Recent WTO decisions contradict these criticisms, however, and suggest a shift in GATT and WTO jurisprudence. These cases parallel work under way in WTO committees on environmental issues, much of which will be on the table at Doha, although developments in jurisprudence normally lag political and legislative change.

The WTO panel ruling in the 2001 Asbestos Case is the best illustration of this change in thinking. Canada challenged a French ban on the importation of asbestos on the basis that there was no clear scientific opinion to support this interference with Canada’s access rights. The French said that the permitted exceptions under the GATT allow countries to depart from trade obligations in cases where it is “necessary” to protect human health.

Previous GATT and WTO decisions, including the famous Tuna-Dolphins and Reformulated Gasoline cases, said that for trade-restrictive measures to be “necessary” and justified as exceptions to normal GATT obligations, there had to be no other possible alternative to achieve the desired result. In other words, if the government concerned could use other means to protect human health, they had to use them rather than restrict imports.

The Asbestos Case changed this. The WTO Appellate Body affirmed the sovereign right of states to take measures they deem necessary to protect human health, even though such measures interfere with normal trade obligations. Even if scientific opinion was not unanimous, the Appellate Body said that WTO members were allowed to restrict imports to protect the health of their citizens. The Asbestos Case will have a major influence on future environmental and health issues in the WTO.

Another WTO panel recently found that a U.S. conservation measure respecting endangered sea turtles was justified under these same GATT exceptions. In this case, the U.S. law prohibited imports of shrimp from countries that did not have adequate conservation policies for the protection of sea turtles. The Appellate Body said that the U.S. measure was justified, even though it interfered with trade in shrimp.

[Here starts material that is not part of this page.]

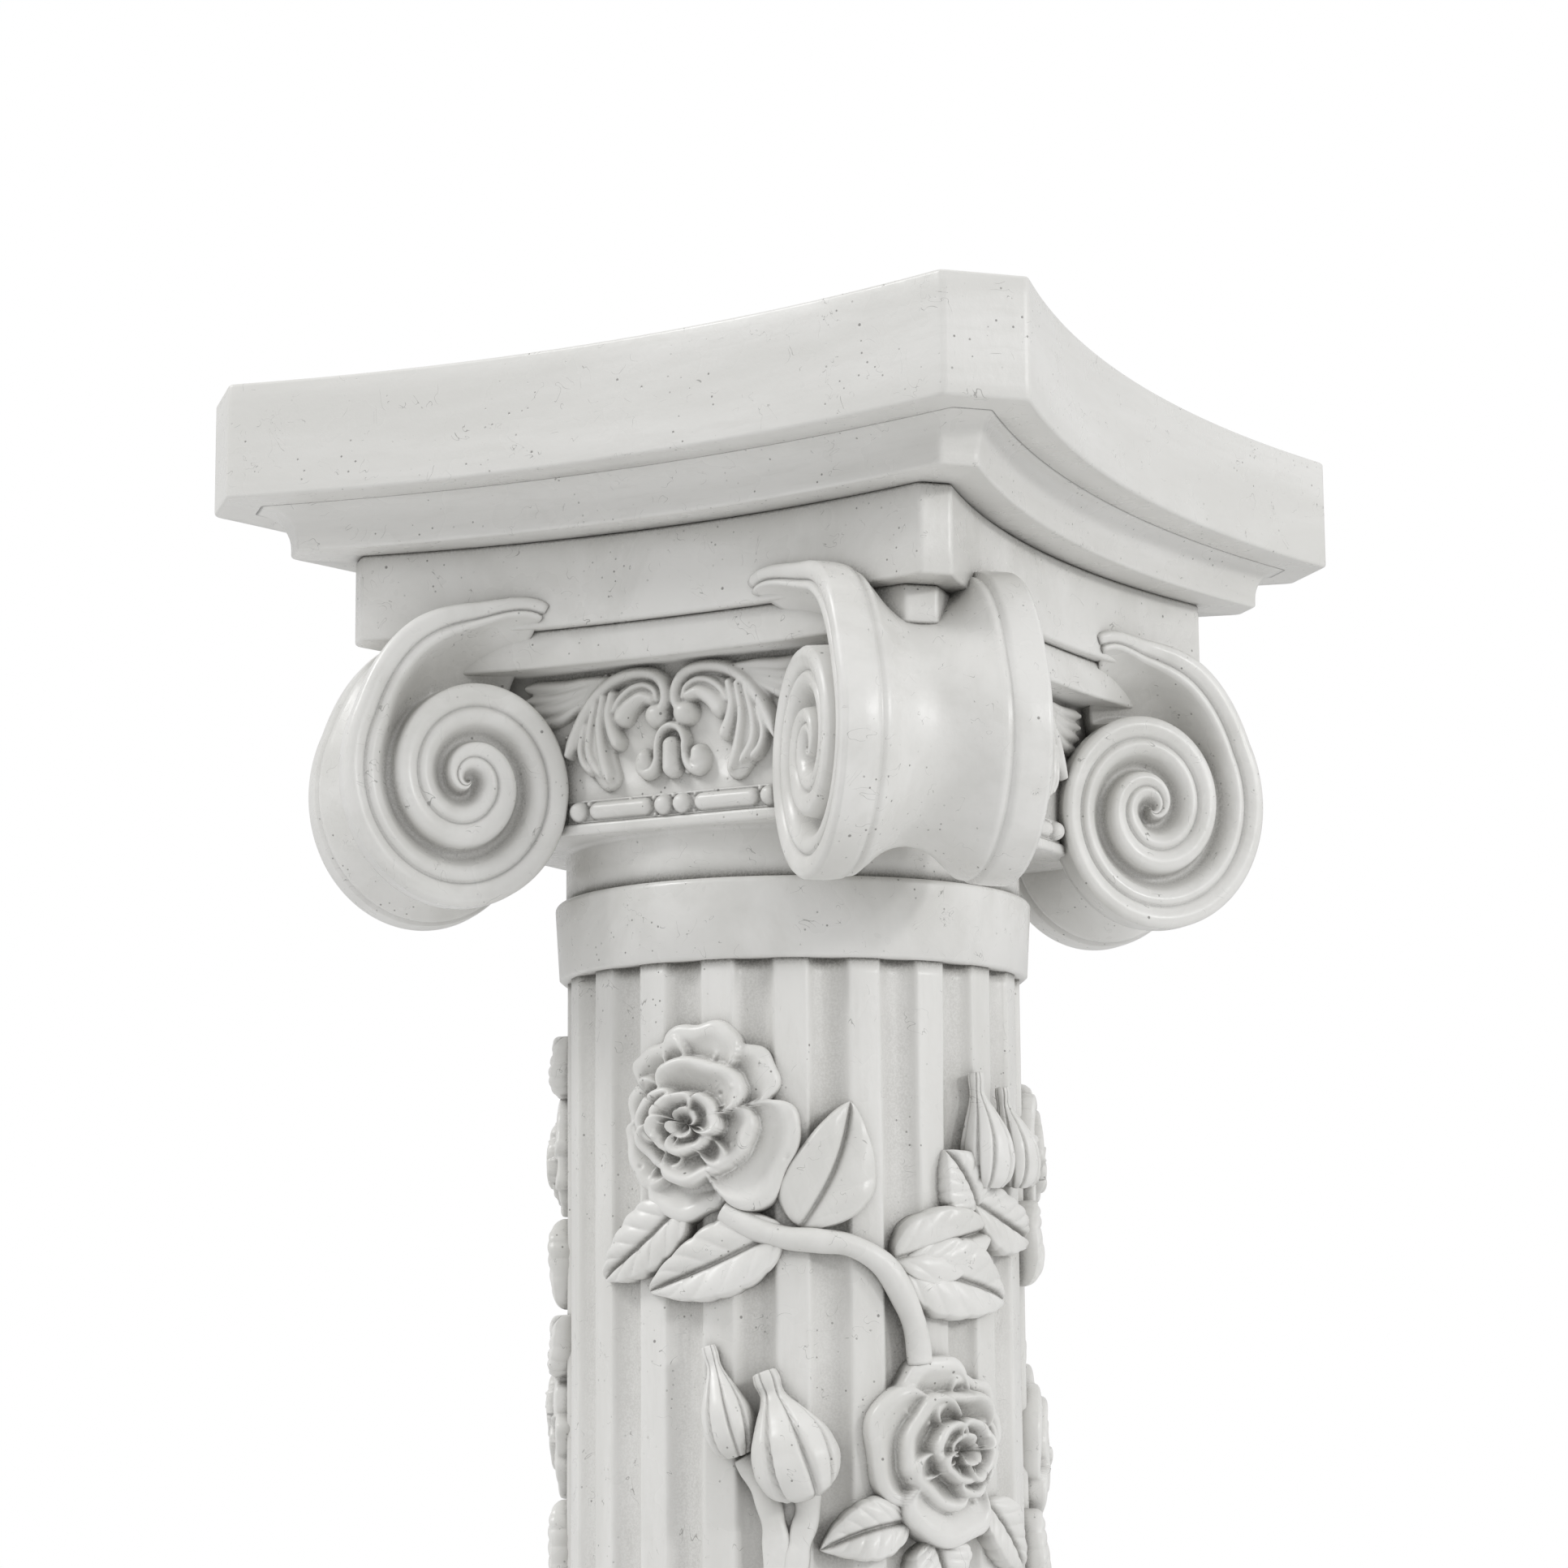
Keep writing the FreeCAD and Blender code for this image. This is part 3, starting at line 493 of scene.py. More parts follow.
def add_bell():
    """Neck, lip, bead course with the panels, and the flat band over them."""
    low, high = bell_low[2], bell_high[2]
    neck_radius = shaft_radius + 0.5
    neck_rises = ((0.0, low), (0.0, (low + lip_z) / 2), (0.0, lip_z - 1.5), (0.5, lip_z - 0.4), (2.0, lip_z))
    rings = [(circle(neck_radius + out), z) for out, z in neck_rises]
    rings += eased(plan_of(cut_square, *lip_plan), lip_z, bead_z, rows=0)
    rings += [(cut_square(*panel_plan), z) for z in (bead_z, (bead_z + canalis_z) / 2, canalis_z)]
    rings += eased(plan_of(hollow_plan, *band_plan), canalis_z, high)
    rings += bored(socket_top, high) + [(circle(socket_radius), socket_top), (circle(socket_radius), low)]
    build_casting("capital_bell", rings)


def add_collar():
    low, high = collar_low[2], collar_high[2]
    top, taper, chamfer, turn, steps = collar_high[0], 1.3, 1.2, 2.0, 6
    foot = circle(top - taper)
    rings = [(circle(socket_radius), low), (foot - chamfer, low), (foot, low + 1.0)]
    for step in range(steps + 1):
        angle = math.radians(90 * step / steps)
        rings.append((circle(top - turn * (1 - math.cos(angle))), high - turn * (1 - math.sin(angle))))
    build_casting("collar_band", rings + [(circle(socket_radius), high)])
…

These decisions are important milestones. While jurisprudence develops incrementally and not in sudden shifts, these findings reflect a better appreciation of the public’s concerns and the pressure on governments to pass measures to protect health and conserve natural resources, notwithstanding the trade-restrictive effect. And they demonstrate the ability of the WTO to adapt to these concerns.


The last Ministerial at Seattle was a disaster, not necessarily for the WTO in any lasting sense, but for the public perception of what the WTO is all about. Given the location of this next meeting, it can be expected that public protest will be more limited. But the legacy of Seattle remains.

What can be done about this? How can the WTO, a multilateral body made up of sovereign states, deal with outcries for direct involvement of the public in its decision making? The demands of private parties are impossible. But the WTO has made real attempts—bold efforts by an international body—to make its processes more open, transparent and understandable to the global public. This is not an easy task. The WTO is an inherently complex organization. Given the issues under examination, trying to make its work seem less arcane is a worthwhile initiative, but one that will be difficult to implement.

For Canadian business, the challenge is more complex, though in a different way, because there are direct costs involved in having officials track WTO developments. Regardless, the business community needs to become more engaged and to expend more effort in providing useful and focused input into the WTO’s processes. This is particularly so, since the door in Ottawa is open. Focused business input, before and after Doha, is needed.